Friday November 27, 2020

In a situation of pure confounding (xzy) with equivariant noise, the correlation between x and y is the coefficient of determination between z and either x or y: \( r = R^2 \).

I got to thinking about this because of The Book of Why:

"[Burks] computed the direct effect of parental IQ on children's IQ and found that only 35 percent, or about one-third, of IQ variation is inherited. In other words, parents with an IQ fifteen points above average would typically have children five points above average." (page 306)

That works out if we have a simple data-generating model like this in R:

z <- rnorm(1000000, sd=1)            # genetics,            variance=1
x <- z + rnorm(1000000, sd=sqrt(2))  # IQ of parents,  adds variance=2 noise
y <- z + rnorm(1000000, sd=sqrt(2))  # IQ of children, adds variance=2 noise
mean(y[0.9 < x & x < 1.1])
## [1] 0.334556

One third of x and y variance is due to z, and when x values are around 1, average corresponding y value is around 1/3, so that checks out: regression to the mean.

The genetic contribution z isn't really observable, though. All we see are x and y. So how do we get the contribution of z?

Both x and y have variance 3. If we had a twin study in this world, we could recover that variance is 2 when genetics is fixed, and that would let us find that genetics explains 1/3 of variance. But we don't generally have a twin study.

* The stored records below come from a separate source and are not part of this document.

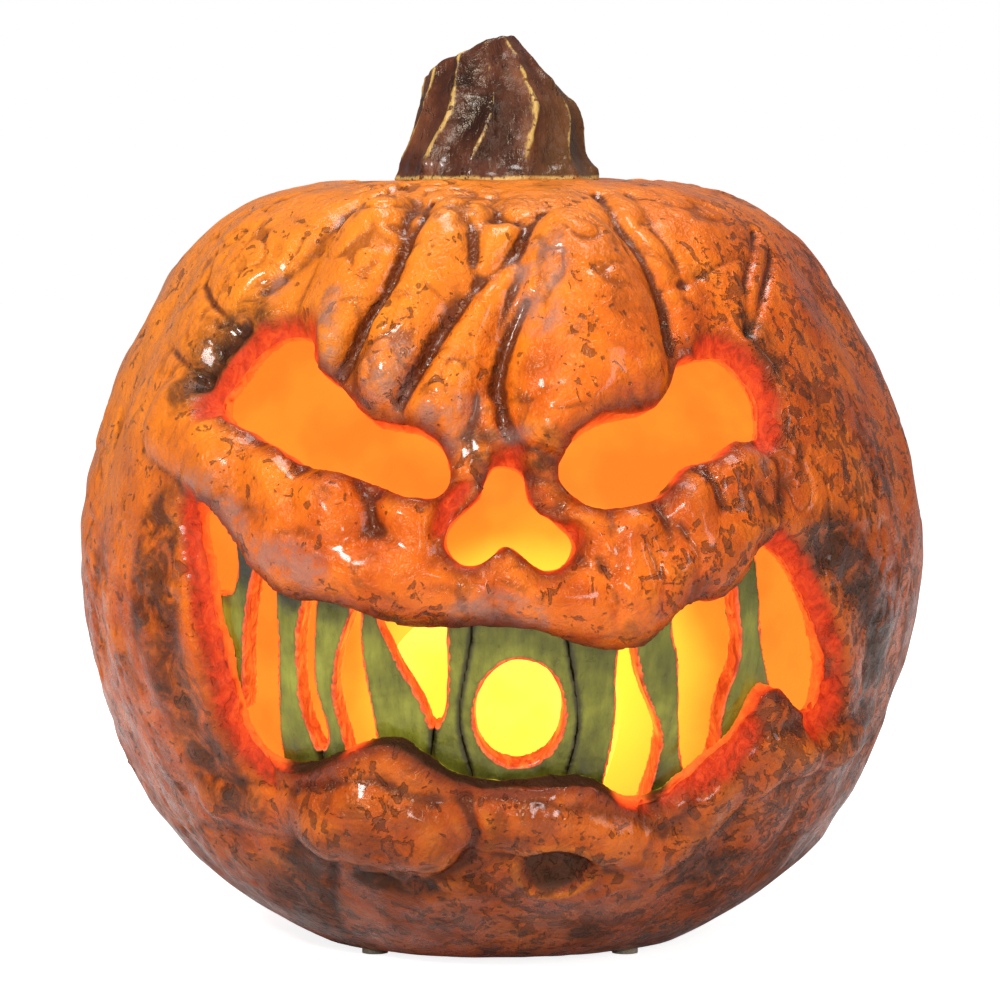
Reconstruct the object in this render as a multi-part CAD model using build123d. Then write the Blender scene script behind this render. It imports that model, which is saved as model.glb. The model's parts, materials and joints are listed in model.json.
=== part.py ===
from build123d import *

import os
from math import cos, pi, radians, sin

# A hollow clay pumpkin lantern with a carved face, a separate stem, separate clay teeth set behind the
# lips, and a battery light unit that fills the hole in its base.  Millimetres, +Z up, the face towards
# -Y, the feet on Z = 0 and the middle of the pumpkin on the Z axis.

ON_BASE = (Align.CENTER, Align.CENTER, Align.MIN)
FROM_TOP = (Align.CENTER, Align.CENTER, Align.MAX)

# ---- pumpkin body ----
BODY_R = 115.0            # crest radius at the waist
BODY_H = 205.5            # from the flat base to the flat seat under the stem
WALL = 9.0                # clay wall, measured from the crests
LOBES = 10
GROOVE = 2.5              # depth of the grooves between lobes at the waist
FLOOR = 8.5               # clay under the hollow
SEAT_R = 34.0             # flat seat under the stem

# ---- feet ----
PAD_R = 3.5
PAD_H = 1.5
PADS = 4
RIM = 1.0                 # clay left each side of a foot pad

# ---- stem ----
STEM_H = 40.0
STEM_R = 28.5
STEM_RIBS = 11
STEM_TURN = 16            # degrees from the front to the first rib
SPIGOT_R = 12.0
SPIGOT_GAP = 0.2

# ---- face ----
FOCUS_H = 103.5           # height above the base from which every cut in the face fans out
TOOTH_T = 5.5
SEAM = 0.5                # gap between two neighbouring teeth

# ---- light unit: housing ----
UNIT_R = 37.3
UNIT_WALL = 2.0
UNIT_GAP = 0.7            # round the housing, in the hole in the base
FLANGE_R = 42.5
FLANGE_T = 2.2
FLANGE_Z = 0.8            # its lower face, clear of the ground
GASKET_T = 0.8
FLOOR_PLATE = 4.0         # floor of the housing, which carries the door ledge
BAY_H = 10.0              # room for the control board
COVER_T = 2.0
SCREW_R = 1.25
SCREW_HEAD_R = 2.3
SCREW_PITCH_R = 30.0
SCREW_ANGLES = (40.0, 140.0, 220.0, 320.0)
SCREW_L = 9.0
SCREW_HEAD_T = 1.6
SLOT_W = 0.7
SLOT_L = 3.0
BOSS_R = 3.1

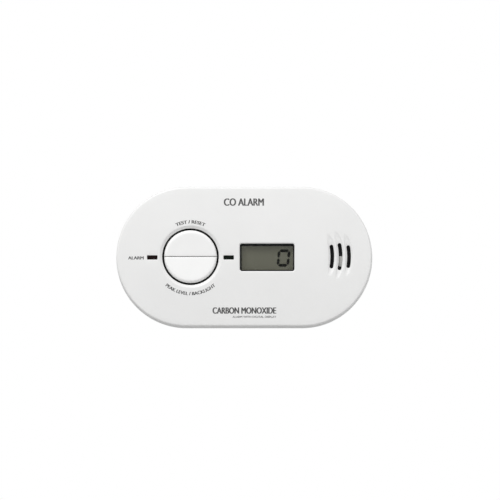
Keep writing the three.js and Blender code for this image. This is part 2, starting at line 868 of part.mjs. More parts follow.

The common thing to do would be a regression.

summary(lm(y ~ x))  # (Pulling out one line of output...)
## Multiple R-squared:  0.1114,     Adjusted R-squared:  0.1114

This is usually interpreted as saying that x explains 11% of the variation of y. That's true enough, but it isn't how much is explained by z.

The correlation between x and y, however, is how much variance is explained by z.

cor(x, y)
## [1] 0.3338363

More generally (for non-equivariant noise) the regression coefficient gives the fraction of variance explained by z. (See also the earlier estimate illustrating regression to the mean.)

So this is a way of estimating the effect of an unobserved confounder, which seems to work in this very simple setting. Is this like what Burks did? Probably her models were not so simple. Is this a special case of some more general approach?

I don't think I've seen this kind of "method" before; I'd love to see more elaboration of this kind of idea for estimating impacts of unobserved variables.


The data-generating model above (and surrounding discussion) requires suspension of disbelief; it represents some sort of asexual reproduction, has additional influences on IQ that are entirely uncorrelated between parents and children, and of course IQ is fraught as a topic to begin with. Hopefully the statistical considerations are still visible.